Władysław Janowski, Filadelfia
Yannick Seigneur
Mieszkał w Chamonix Les Praz i był moim trochę dalszym sąsiadem. Na K2 wyszedł cało z dwóch groźnych lawin, na Nanga Parbat poturbował go obryw seraków – śmierć omijała go w górach, przyszła podstępnie w domu, w postaci choroby nowotworowej podobnej do tej, która zabrała Andrzeja Zawadę. W Alpach i ich przedgórzach działał ostro od r. 1963, lista jego sukcesów obejmuje kilkadziesiąt nowych dróg i wielkich premier zimowych, w tym jedną z najtrudniejszych dróg w murze Grandes Jorasses i pierwsze zimowe przejście całej grani Peuterey.

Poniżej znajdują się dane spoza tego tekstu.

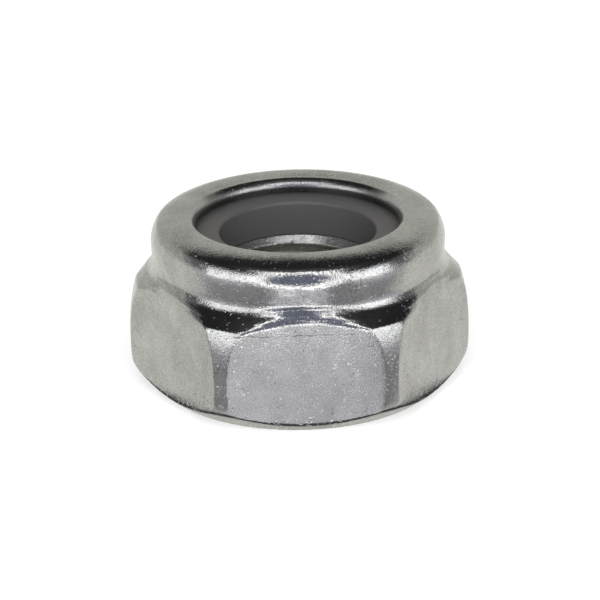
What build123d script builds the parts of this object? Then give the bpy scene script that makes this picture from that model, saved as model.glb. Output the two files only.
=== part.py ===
from build123d import *
from math import radians, sqrt, tan
import os

# Nylon insert lock nut, M10 x 1.5: one forged steel nut, and the nylon ring held in its collar.
# Millimetres, +Z up. The origin is the centre of the flat bearing face; +Z runs up the thread axis.

# Thread
thread_diameter = 10.0
thread_pitch = 1.5
minor_diameter_drop = 1.0825 * thread_pitch  # ISO metric: the minor diameter is D less 1.0825 P
countersink_margin = 0.3  # mouth of the countersink, outside the thread
countersink_depth = 1.1
thread_mouth_depth = 0.35  # chamfer where the thread opens into the recess

# Hexagon, with corners that forging leaves barrel-shaped
across_flats = 17.0
corner_trim = 0.215  # how far the barrel stays inside the sharp corners
corner_widest_height = 3.0
corner_barrel_radius = 17.0  # curve of the corners from top to bottom
bearing_face_inset = 0.68  # edge of the bearing face, inside the flats
lower_chamfer_height = 1.25  # at the corners
lower_corner_rounding = 0.9
upper_corner_height = 6.07  # where the corners meet the cone under the collar
upper_corner_rounding = 0.35
cone_angle = 44.0  # from the bearing face

# Collar, with its rim rolled in over the ring
overall_height = 9.95
collar_inset = 0.21  # widest part of the collar, inside the flats
waist_depth = 0.15  # groove between the cone and the collar
waist_rounding = 0.45
shoulder_lean = 0.39  # how far the side leans in on its way up to the shoulder
shoulder_drop = 0.34  # how far the domed land falls from its crest to the shoulder
shoulder_rounding = 0.65
rim_thickness = 0.82
rim_overlap = 0.69  # how far the rim reaches in over the ring
rim_edge_rounding = 0.5

# Recess and nylon ring
threaded_height = 6.9  # from the bearing face to the floor of the recess
recess_margin = 1.5  # wall of the recess, outside the thread
ring_bite = 0.6  # how far the ring's hole stays inside the bolt's thread
ring_edge_chamfer = 0.1
ring_side_clearance = 0.03  # between the ring and the wall of the recess

# Radii that follow from them
thread_radius = thread_diameter / 2
minor_radius = thread_radius - minor_diameter_drop / 2
countersink_radius = thread_radius + countersink_margin
flat_distance = across_flats / 2
corner_radius = across_flats / sqrt(3) - corner_trim
bearing_radius = flat_distance - bearing_face_inset
collar_radius = flat_distance - collar_inset
waist_radius = collar_radius - waist_depth
shoulder_radius = collar_radius - shoulder_lean
recess_radius = thread_radius + recess_margin
rim_opening_radius = recess_radius - rim_overlap
ring_radius = recess_radius - ring_side_clearance
ring_hole_radius = thread_radius - ring_bite


def barrel_point(height):
    """Point on the barrel-shaped corners, as radius and height."""
    off_centre = height - corner_widest_height
    centre_radius = corner_radius - corner_barrel_radius
    return (centre_radius + sqrt(corner_barrel_radius**2 - off_centre**2), height)


def corner_at(sketch, point):
    """The corner of a sketch that lies at a point."""
    return sketch.vertices().sort_by_distance(Vector(*point))[0]


# Places on the half section, as radius and height
lower_corner = barrel_point(lower_chamfer_height)
upper_corner = barrel_point(upper_corner_height)
cone_run = upper_corner[0] - waist_radius
waist = (waist_radius, upper_corner_height + cone_run * tan(radians(cone_angle)))
collar_side = (collar_radius, (waist[1] + overall_height) / 2)  # it bulges most halfway up
shoulder = (shoulder_radius, overall_height - shoulder_drop)
crest = (rim_opening_radius + rim_edge_rounding, overall_height)
rim_edge = (rim_opening_radius, overall_height - rim_edge_rounding)
recess_top = overall_height - rim_thickness  # the rim's underside sits on the ring

# Nut: a turned form cut to a hexagon
with BuildPart() as nut_body:
    with BuildSketch(Plane.XZ) as half_section:
        with BuildLine():
            Line((countersink_radius, 0), (bearing_radius, 0))
            Line((bearing_radius, 0), lower_corner)
            ThreePointArc(lower_corner, barrel_point(corner_widest_height), upper_corner)
            Line(upper_corner, waist)
            TangentArc(collar_side, waist, tangent=(0, -1))
            TangentArc(collar_side, shoulder, tangent=(0, 1))
            TangentArc(crest, shoulder, tangent=(1, 0))
            TangentArc(crest, rim_edge, tangent=(-1, 0))
            Polyline(
                rim_edge,
                (rim_opening_radius, recess_top),
                (recess_radius, recess_top),
                (recess_radius, threaded_height),
                (thread_radius, threaded_height),
                (minor_radius, threaded_height - thread_mouth_depth),
                (minor_radius, countersink_depth),
                (countersink_radius, 0),
            )
        make_face()
        fillet(corner_at(half_section, lower_corner), lower_corner_rounding)
        fillet(corner_at(half_section, upper_corner), upper_corner_rounding)
        fillet(corner_at(half_section, waist), waist_rounding)
        fillet(corner_at(half_section, shoulder), shoulder_rounding)
    revolve(axis=Axis.Z)

    with BuildSketch():
        RegularPolygon(radius=flat_distance, side_count=6, major_radius=False)
    extrude(amount=overall_height, mode=Mode.INTERSECT)
nut_body.part.label = "nut_body"

# Nylon ring: clamped between the floor of the recess and the rolled-in rim
with BuildPart() as nylon_insert:
    with BuildSketch(Plane.XY.offset(threaded_height)):
        Circle(ring_radius)
        Circle(ring_hole_radius, mode=Mode.SUBTRACT)
    extrude(amount=recess_top - threaded_height)
    chamfer(nylon_insert.edges(), ring_edge_chamfer)
nylon_insert.part.label = "nylon_insert"

os.makedirs("parts", exist_ok=True)
export_step(nut_body.part, "parts/nut_body.step")
export_step(nylon_insert.part, "parts/nylon_insert.step")
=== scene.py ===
import math

import bmesh
import bpy
import numpy as np
from mathutils import Matrix, Vector


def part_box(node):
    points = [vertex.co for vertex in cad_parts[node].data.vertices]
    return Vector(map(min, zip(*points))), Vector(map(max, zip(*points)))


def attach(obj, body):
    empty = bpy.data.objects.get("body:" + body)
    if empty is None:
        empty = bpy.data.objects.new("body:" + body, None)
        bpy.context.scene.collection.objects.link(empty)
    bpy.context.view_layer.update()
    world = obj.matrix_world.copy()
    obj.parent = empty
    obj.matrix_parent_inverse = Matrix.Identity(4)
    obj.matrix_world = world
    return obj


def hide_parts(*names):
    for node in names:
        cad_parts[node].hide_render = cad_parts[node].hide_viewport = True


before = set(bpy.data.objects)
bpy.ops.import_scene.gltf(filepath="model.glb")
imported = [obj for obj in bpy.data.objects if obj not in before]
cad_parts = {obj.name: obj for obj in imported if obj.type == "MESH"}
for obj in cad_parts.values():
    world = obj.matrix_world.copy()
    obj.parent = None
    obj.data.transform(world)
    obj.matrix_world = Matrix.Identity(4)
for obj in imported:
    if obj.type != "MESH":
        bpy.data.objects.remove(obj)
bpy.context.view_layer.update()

mm = 0.001


# Helpers

def linearColour(hexText):  # an sRGB hex value as the linear colour that sockets take
    parts = [int(hexText[i:i + 2], 16) / 255 for i in (1, 3, 5)]
    return [p / 12.92 if p <= 0.04045 else ((p + 0.055) / 1.055) ** 2.4 for p in parts] + [1.0]


def addNode(tree, kind, settings=None, inputs=None):  # a value is a number, a socket, or a node for its first output
    node = tree.nodes.new(kind)
    for name, value in (settings or {}).items():
        setattr(node, name, value)
    for name, value in (inputs or {}).items():
        if isinstance(value, bpy.types.Node):
            value = value.outputs[0]
        if isinstance(value, bpy.types.NodeSocket):
            tree.links.new(value, node.inputs[name])
        else:
            node.inputs[name].default_value = value
    return node


def newMaterial(name):
    material = bpy.data.materials.new(name)
    material.use_nodes = True
    material.node_tree.nodes.clear()
    return material, material.node_tree


# Camera

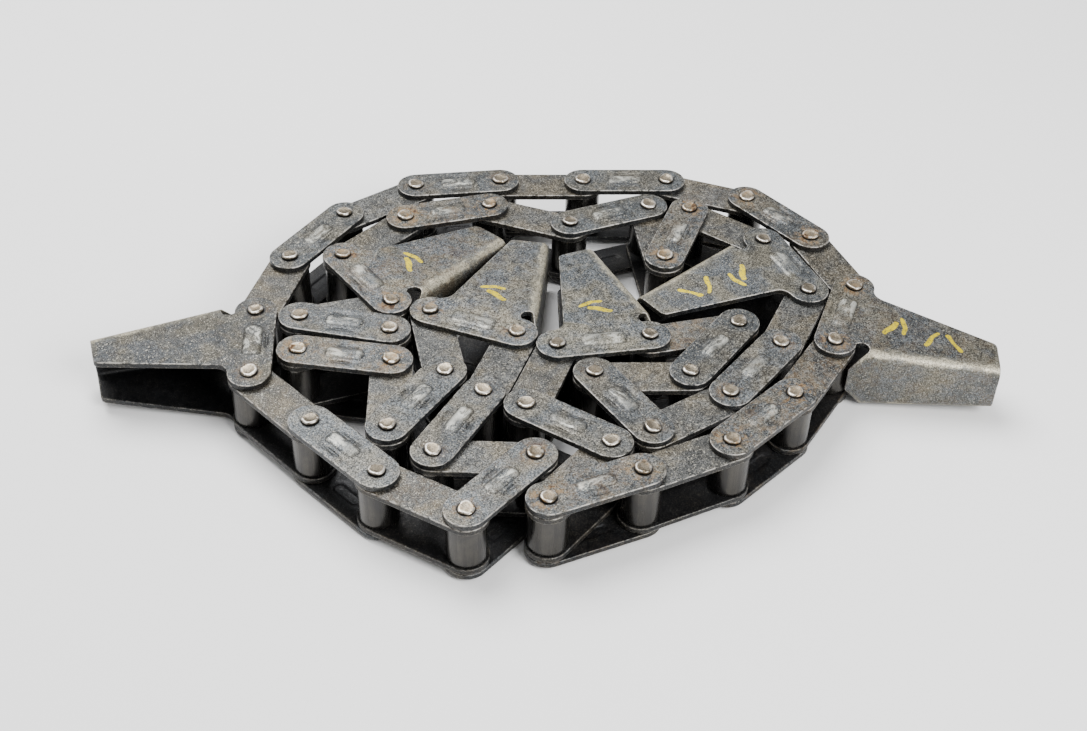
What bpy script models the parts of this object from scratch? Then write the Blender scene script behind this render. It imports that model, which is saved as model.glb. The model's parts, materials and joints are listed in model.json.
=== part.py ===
"""Heap of attachment chain: one endless steel roller chain, folded up and lying on its side.

Every pin stands upright, so the links turn in the plane of the floor. The chain alternates
between inner links, with their rollers, and outer links, with their riveted pins. Six of the
outer links are lugs: a folded channel whose two flat wings reach out to one side.
"""

import math

import bmesh
import bpy
from mathutils import Vector

MM = 0.001

# Chain sizes
PITCH = 41.4 * MM
PLATE_HEIGHT = 18.6 * MM
PLATE_THICKNESS = 2.6 * MM
INSIDE_WIDTH = 19.8 * MM
PLATE_CLEARANCE = 0.35 * MM
ROLLER_DIAMETER = 16.8 * MM
PIN_DIAMETER = 7.2 * MM
BORE_DIAMETER = 8.44 * MM
HEAD_DIAMETER = 8.2 * MM
HEAD_HEIGHT = 1.6 * MM

# Lug sizes, from the first pin: +X along the link, and -Y out to the tips of the wings
WEB_ROOT = Vector((-4.5, -15.0)) * MM
WEB_TIP = Vector((10.5, -72.0)) * MM
OPEN_TIP = Vector((28.5, -67.5)) * MM
OPEN_NECK = Vector((36.8, -10.0)) * MM
RELIEF_CENTRE = Vector((-3.2, -12.0)) * MM
RELIEF_RADIUS = 3.2 * MM
BEND_RADIUS = 4.2 * MM

# Facets
PLATE_END_STEPS = 6
ROLLER_SIDES = 10
PIN_SIDES = 8
BEND_STEPS = 3
SHARP_ANGLE = math.radians(50)

# Levels, from the floor upwards
OUTER_LOW = HEAD_HEIGHT
OUTER_LOW_TOP = OUTER_LOW + PLATE_THICKNESS
INNER_LOW = OUTER_LOW_TOP + PLATE_CLEARANCE
INNER_LOW_TOP = INNER_LOW + PLATE_THICKNESS
INNER_HIGH = INNER_LOW_TOP + INSIDE_WIDTH
INNER_HIGH_TOP = INNER_HIGH + PLATE_THICKNESS
OUTER_HIGH = INNER_HIGH_TOP + PLATE_CLEARANCE
OUTER_HIGH_TOP = OUTER_HIGH + PLATE_THICKNESS
PIN_TOP = OUTER_HIGH_TOP + HEAD_HEIGHT

# The chain in order. Each line is an outer link or lug and the inner link after it, with the
# way that each of the two points, in degrees from +X towards +Y. The last two links close the
# loop, so their headings follow from the others.
LINKS = (
    ("lug_link", 128, 50),
    ("outer_link", 17, -18),
    ("outer_link", 23, -81),
    ("outer_link", 71, -35),
    ("lug_link", -65, -113),
    ("outer_link", -126, -145),
    ("outer_link", 125, 3),
    ("outer_link", 56, -165),
    ("lug_link", -169, -108),
    ("outer_link", -31, -127),
    ("outer_link", 25, 27),
    ("outer_link", 46, 59),
    ("lug_link", 71, 113),
    ("outer_link", 132, 162),
    ("outer_link", -177, -177),
    ("outer_link", -171, -142),
    ("outer_link", -121, -103),
    ("lug_link", -85, -44),
    ("outer_link", -43, -28),
    ("outer_link", 51, 180),
    ("outer_link", 63, 72),
    ("lug_link", 161, -77),
    ("outer_link", -121, 93),
    ("outer_link", 173, 22),
    ("outer_link", None, None),
)

# Steel as it shows on the links: dark and oiled, and a little lighter on the lugs
OUTER_STEEL = (0.115, 0.115, 0.110)
INNER_STEEL = (0.095, 0.095, 0.092)
LUG_STEEL = (0.130, 0.130, 0.125)
STEEL_ROUGHNESS = 0.45


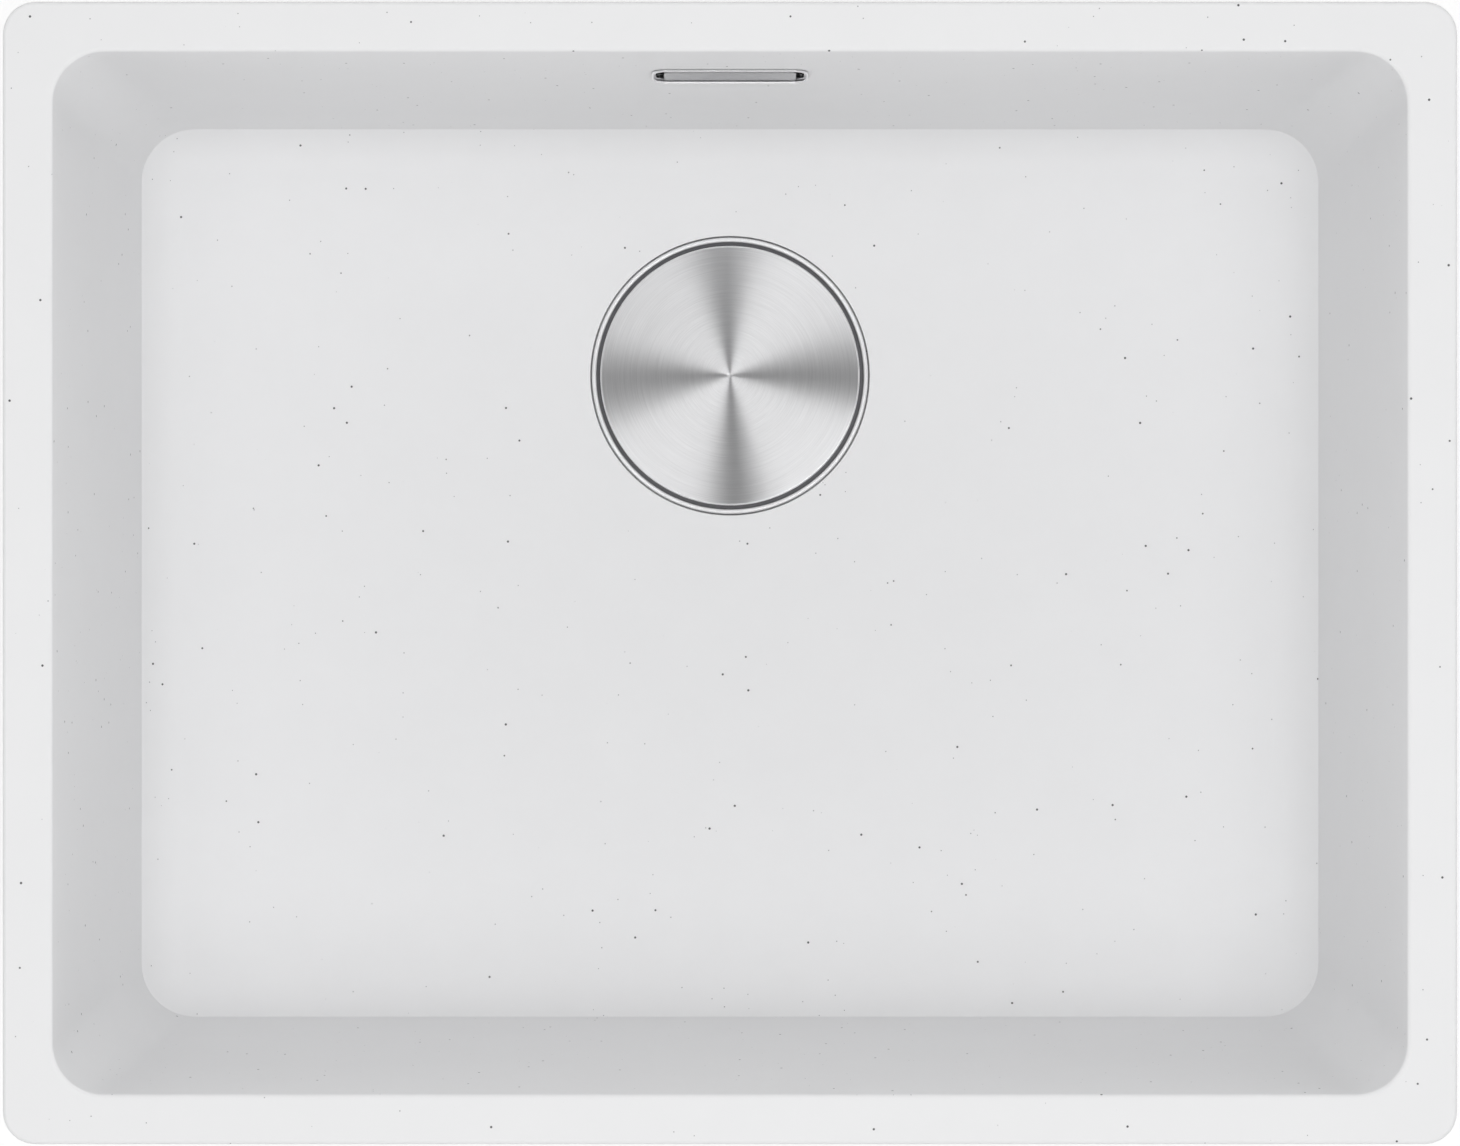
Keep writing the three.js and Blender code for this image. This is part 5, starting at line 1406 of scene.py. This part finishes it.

Ma nowe drogi w Hoggarze i na ścianie Huascaranu, ale najgłośniejszym z jego osiągnięć jest duma Francuzów: fantastyczny zachodni filar Makalu (1971). Zostawił też nową drogę na Gasherbrumie II, gorzej natomiast wiodło mu się na K2 (1979 i 1981), na Nanga Parbat (1982) i na Evereście (1983), a to dlatego, że podejmował ambitne próby przejścia nowych dróg, stosując pionierski wówczas styl alpejski. Dwie wytknięte przez niego drogi – na K2 i Nanga Parbat – dokończyli Polacy. Przez szereg lat pracował jako inżynier w Institut national des sciences appliquées w Lyonie, miał 4 dzieci. Zmarł 28 listopada, spoczął na cmentarzu w Chamonix (więcej szczegółów w GG 12/01 z 07.12.2001).